Aujourd’hui, il semble que, malgré les revers subis, on continue à privilégier cette approche et à tout miser sur Washington. Résultat : nous sommes devenus ceux que l’on charge des basses besognes, ceux qui multiplient les actions qui décrédibilisent le pays vis-à-vis des peuples arabo-musulmans et principalement le peuple palestinien. Ce suivisme aveugle est l’une des causes de la détérioration dramatique de nos relations avec Ryad, soit dit en passant. Et c’est dans ce combat qu’il faut aussi placer nos déboires avec les pays africains. Bien entendu, l’effet n’est pas direct, mais en misant tout sur Washington, on a « snobé » l’Afrique du SUd, le Nigéria et bien d’autres pays africains.

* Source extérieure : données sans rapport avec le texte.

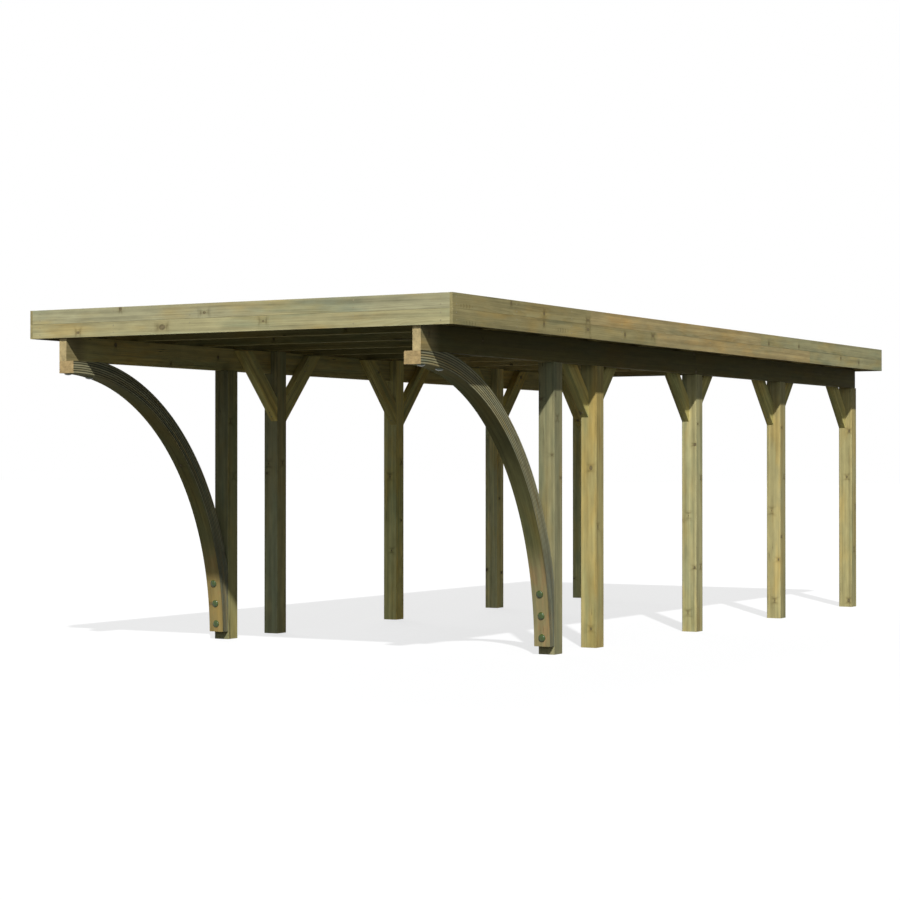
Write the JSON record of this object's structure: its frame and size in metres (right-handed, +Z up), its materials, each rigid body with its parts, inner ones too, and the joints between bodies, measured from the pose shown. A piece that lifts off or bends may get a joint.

Aujourd’hui, on en paie le prix. Les USA sont une grande puissance, mais ce n’est pas une raison pour que nous soyons son instrument docile et son factotum. Aucune diplomatie sérieuse ne met tous ses oeufs dans un même panier.

Il est temps de faire une halte et d’opérer un réexamen total de notre diplomatie. Celle-ci doit cesser d’être menée par une poignée de personnes et devenir le résultat d’une réflexion commune à laquelle participent partis politiques, spécialistes des relations internationales, société civile, etc. Il faut en faire un débat national. Une stratégie issue de cette réflexion commune engagera l’ensemble du peuple marocain. Et ce peuple, lorsqu’il est convaincu, est prêt à tous les sacrifices. C’est grâce à lui qu’a pu être organisée la Marche Verte et la récupération de nos provinces du Sud a pu avoir lieu. C’est l’exception dont je parlais au début de cette chronique.